Abstract Tracers are applied as embedded in polymers that are placed in the downhole completion. The Tracer Systems are designed to change behaviour as a function of the surrounding medium. Such behavior can be the release of tracer into one medium while keeping tight in another. Released tracers will migrate to surface where topside fluid samples are analyzed and the tracer concentrations in those are the basis for extracting Well Inflow Information. The Tyrihans well, B-IAH T2, was cleaned-up in two sections and the 1100m long toe section was equipped with 3 unique oil soluble tracers that were placed along the production zone.
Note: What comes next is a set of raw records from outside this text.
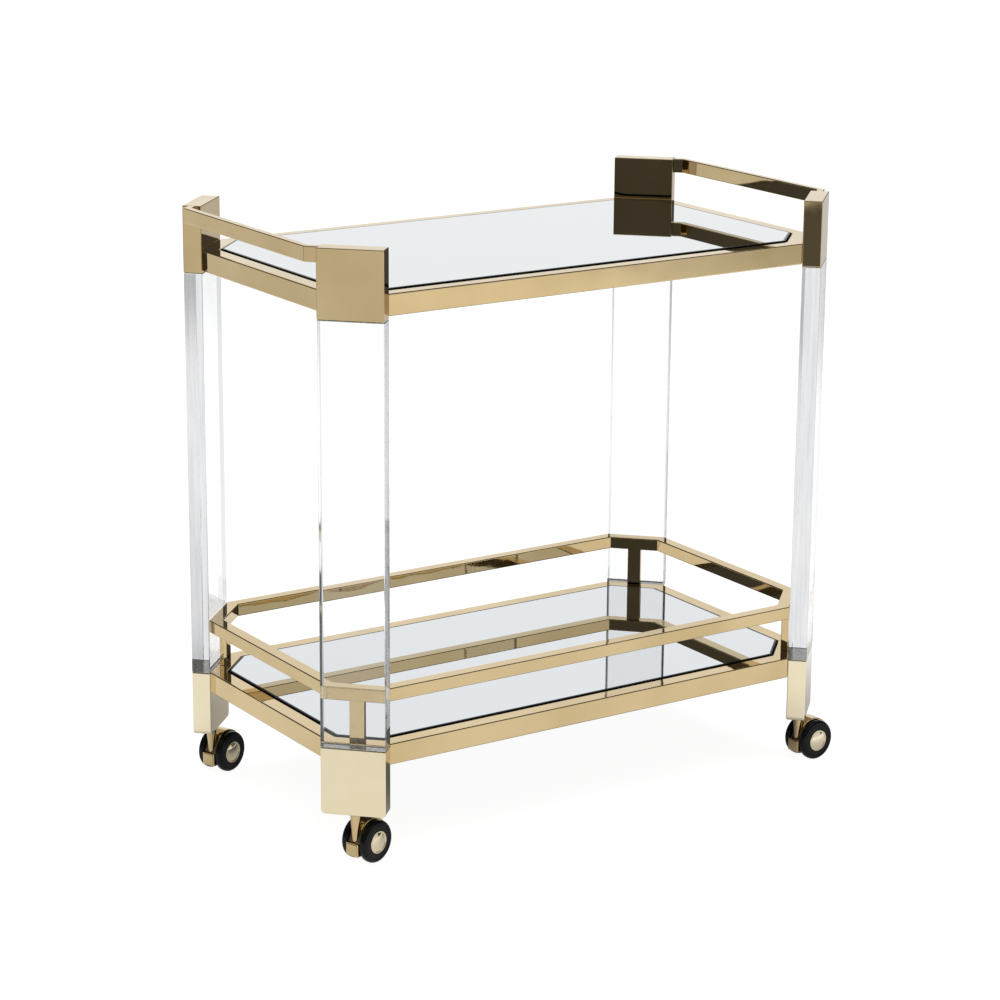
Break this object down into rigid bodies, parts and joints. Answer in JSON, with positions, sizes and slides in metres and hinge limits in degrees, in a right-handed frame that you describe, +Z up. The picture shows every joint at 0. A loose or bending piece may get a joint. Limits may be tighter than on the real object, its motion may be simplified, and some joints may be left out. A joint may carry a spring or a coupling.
{
  "type": "bar cart",
  "caption": "Rolling bar cart with mirror shelves in polished gold tray frames, clear acrylic slab legs, a low gallery rail, end handles and swivel casters.",
  "frame": {"origin": "on the floor, under the centre of the cart", "axes": "+X along the width, +Y from front to back, +Z up"},
  "size_m": [0.8193, 0.4676, 0.8001],
  "materials": {
    "polished_gold": "polished pale gold plate on hollow metal",
    "pale_gold": "polished champagne gold plate",
    "mirror": "silvered glass with a polished edge",
    "black_board": "black painted fibreboard",
    "clear_acrylic": "clear cast acrylic, polished edges",
    "black_tyre": "satin black moulded tread",
    "plain_steel": "plain turned steel"
  },
  "bodies": {
    "root": {"top_frame": "polished_gold", "lower_frame": "polished_gold", "gallery_rail": "polished_gold", "top_mirror": "mirror", "top_backing": "black_board", "lower_mirror": "mirror", "lower_backing": "black_board", "handle_left": "polished_gold", "handle_right": "polished_gold", "upper_block_front_left": "polished_gold", "acrylic_leg_front_left": "clear_acrylic", "foot_block_front_left": "pale_gold", "gallery_post_front_left": "polished_gold", "caster_socket_front_left": "plain_steel", "upper_block_front_right": "polished_gold", "acrylic_leg_front_right": "clear_acrylic", "foot_block_front_right": "pale_gold", "gallery_post_front_right": "polished_gold", "caster_socket_front_right": "plain_steel", "upper_block_back_left": "polished_gold", "acrylic_leg_back_left": "clear_acrylic", "foot_block_back_left": "pale_gold", "gallery_post_back_left": "polished_gold", "caster_socket_back_left": "plain_steel", "upper_block_back_right": "polished_gold", "acrylic_leg_back_right": "clear_acrylic", "foot_block_back_right": "pale_gold", "gallery_post_back_right": "polished_gold", "caster_socket_back_right": "plain_steel"},
    "caster_front_left": {"caster_stem_front_left": "plain_steel", "caster_body_front_left": "polished_gold", "caster_axle_front_left": "plain_steel"},
    "near_wheel_front_left": {"near_tyre_front_left": "black_tyre", "near_hub_front_left": "pale_gold"},
    "far_wheel_front_left": {"far_tyre_front_left": "black_tyre", "far_hub_front_left": "pale_gold"},
    "caster_front_right": {"caster_stem_front_right": "plain_steel", "caster_body_front_right": "polished_gold", "caster_axle_front_right": "plain_steel"},
    "near_wheel_front_right": {"near_tyre_front_right": "black_tyre", "near_hub_front_right": "pale_gold"},
    "far_wheel_front_right": {"far_tyre_front_right": "black_tyre", "far_hub_front_right": "pale_gold"},
    "caster_back_left": {"caster_stem_back_left": "plain_steel", "caster_body_back_left": "polished_gold", "caster_axle_back_left": "plain_steel"},
    "near_wheel_back_left": {"near_tyre_back_left": "black_tyre", "near_hub_back_left": "pale_gold"},
    "far_wheel_back_left": {"far_tyre_back_left": "black_tyre", "far_hub_back_left": "pale_gold"},
    "caster_back_right": {"caster_stem_back_right": "plain_steel", "caster_body_back_right": "polished_gold", "caster_axle_back_right": "plain_steel"},
    "near_wheel_back_right": {"near_tyre_back_right": "black_tyre", "near_hub_back_right": "pale_gold"},
    "far_wheel_back_right": {"far_tyre_back_right": "black_tyre", "far_hub_back_right": "pale_gold"}
  },
  "joints": [
    {"name": "swivel_front_left", "type": "hinge", "parent": "root", "child": "caster_front_left", "pos_m": [-0.36079, -0.19504, 0.06], "axis": [0, 0, 1], "continuous": true},
    {"name": "roll_near_front_left", "type": "hinge", "parent": "caster_front_left", "child": "near_wheel_front_left", "pos_m": [-0.34082, -0.18855, 0.028], "axis": [-0.309, 0.9511, 0], "continuous": true},
    {"name": "roll_far_front_left", "type": "hinge", "parent": "caster_front_left", "child": "far_wheel_front_left", "pos_m": [-0.34082, -0.18855, 0.028], "axis": [-0.309, 0.9511, 0], "continuous": true},
    {"name": "swivel_front_right", "type": "hinge", "parent": "root", "child": "caster_front_right", "pos_m": [0.36079, -0.19504, 0.06], "axis": [0, 0, 1], "continuous": true},
    {"name": "roll_near_front_right", "type": "hinge", "parent": "caster_front_right", "child": "near_wheel_front_right", "pos_m": [0.38174, -0.19358, 0.028], "axis": [-0.0698, 0.9976, 0], "continuous": true},
    {"name": "roll_far_front_right", "type": "hinge", "parent": "caster_front_right", "child": "far_wheel_front_right", "pos_m": [0.38174, -0.19358, 0.028], "axis": [-0.0698, 0.9976, 0], "continuous": true},
    {"name": "swivel_back_left", "type": "hinge", "parent": "root", "child": "caster_back_left", "pos_m": [-0.36079, 0.19504, 0.06], "axis": [0, 0, 1], "continuous": true},
    {"name": "roll_near_back_left", "type": "hinge", "parent": "caster_back_left", "child": "near_wheel_back_left", "pos_m": [-0.34132, 0.20291, 0.028], "axis": [-0.3746, 0.9272, 0], "continuous": true},
    {"name": "roll_far_back_left", "type": "hinge", "parent": "caster_back_left", "child": "far_wheel_back_left", "pos_m": [-0.34132, 0.20291, 0.028], "axis": [-0.3746, 0.9272, 0], "continuous": true},
    {"name": "swivel_back_right", "type": "hinge", "parent": "root", "child": "caster_back_right", "pos_m": [0.36079, 0.19504, 0.06], "axis": [0, 0, 1], "continuous": true},
    {"name": "roll_near_back_right", "type": "hinge", "parent": "caster_back_right", "child": "near_wheel_back_right", "pos_m": [0.37998, 0.20358, 0.028], "axis": [-0.4067, 0.9135, 0], "continuous": true},
    {"name": "roll_far_back_right", "type": "hinge", "parent": "caster_back_right", "child": "far_wheel_back_right", "pos_m": [0.37998, 0.20358, 0.028], "axis": [-0.4067, 0.9135, 0], "continuous": true}
  ]
}
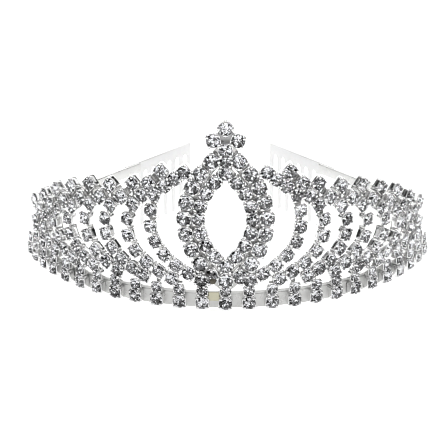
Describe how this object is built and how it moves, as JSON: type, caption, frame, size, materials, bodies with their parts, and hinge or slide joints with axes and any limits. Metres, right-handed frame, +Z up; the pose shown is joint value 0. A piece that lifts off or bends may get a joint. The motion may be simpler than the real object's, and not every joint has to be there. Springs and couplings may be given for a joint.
{
  "type": "bridal tiara",
  "caption": "Bridal tiara of rhinestones in pronged cups, a pointed oval between rows of curved arcs, on a curved metal band ending in two hair combs.",
  "frame": {"origin": "on the table, under the middle of the tiara's bounding box, as it stands on the front of its band and its comb teeth", "axes": "+Z up, +X to the right seen from the front, the front faces -Y and the combs are at +Y"},
  "size_m": [0.1344, 0.1698, 0.0614],
  "materials": {
    "crystal": "faceted clear",
    "cup_metal": "bright silver plate",
    "rail_metal": "bright silver plate",
    "band_metal": "satin silver plate",
    "comb_metal": "satin silver plate",
    "solder": "dark satin",
    "bare_metal": "satin"
  },
  "bodies": {
    "root": {"arc_crystals_1": "crystal", "arc_crystals_2": "crystal", "arc_crystals_3": "crystal", "arc_crystals_4": "crystal", "arc_crystals_5": "crystal", "arc_crystals_6": "crystal", "arc_crystals_7": "crystal", "arc_crystals_8": "crystal", "arc_cups_1": "cup_metal", "arc_cups_2": "cup_metal", "arc_cups_3": "cup_metal", "arc_cups_4": "cup_metal", "arc_cups_5": "cup_metal", "arc_cups_6": "cup_metal", "arc_cups_7": "cup_metal", "arc_cups_8": "cup_metal", "arc_rail_left_1": "rail_metal", "arc_rail_left_2": "rail_metal", "arc_rail_left_3": "rail_metal", "arc_rail_left_4": "rail_metal", "arc_rail_left_5": "rail_metal", "arc_rail_left_6": "rail_metal", "arc_rail_left_7": "rail_metal", "arc_rail_left_8": "rail_metal", "arc_rail_right_1": "rail_metal", "arc_rail_right_2": "rail_metal", "arc_rail_right_3": "rail_metal", "arc_rail_right_4": "rail_metal", "arc_rail_right_5": "rail_metal", "arc_rail_right_6": "rail_metal", "arc_rail_right_7": "rail_metal", "arc_rail_right_8": "rail_metal", "base_band": "band_metal", "base_crystals": "crystal", "base_cups": "cup_metal", "comb_left": "comb_metal", "comb_right": "comb_metal", "crest_crystals_left": "crystal", "crest_crystals_right": "crystal", "crest_cups_left": "cup_metal", "crest_cups_right": "cup_metal", "crest_rail_left": "rail_metal", "crest_rail_right": "rail_metal", "finial_backing": "rail_metal", "finial_crystals": "crystal", "finial_cups": "cup_metal", "joint_tab": "bare_metal", "lens_inner_crystals": "crystal", "lens_inner_cups": "cup_metal", "lens_inner_rail": "rail_metal", "lens_outer_crystals": "crystal", "lens_outer_cups": "cup_metal", "lens_outer_rail": "rail_metal", "riser_crystals": "crystal", "riser_cups": "cup_metal", "riser_posts": "rail_metal", "side_strip_left": "band_metal", "side_strip_right": "band_metal", "solder_bead": "solder"}
  },
  "joints": []
}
The objective was to evaluate the quality of clean-up and (if necessary) also during a production restart 6 months later. The well had a downhole temperature of 137°C, higher than the operating temperatures for available Permanent Tracer Systems. So a new Tracer System had to be developed and qualified for the case. RESMAN's tracer systems indicate that the toe is contributing as expected to the fluid production and that additional production occurs along the well bore. All completion fluids in the lower completion seem to be fully cleaned-up. All 3 tracers adds value to the interpretation. Extra information on the fluid dynamics of the clean-up process could be indicated.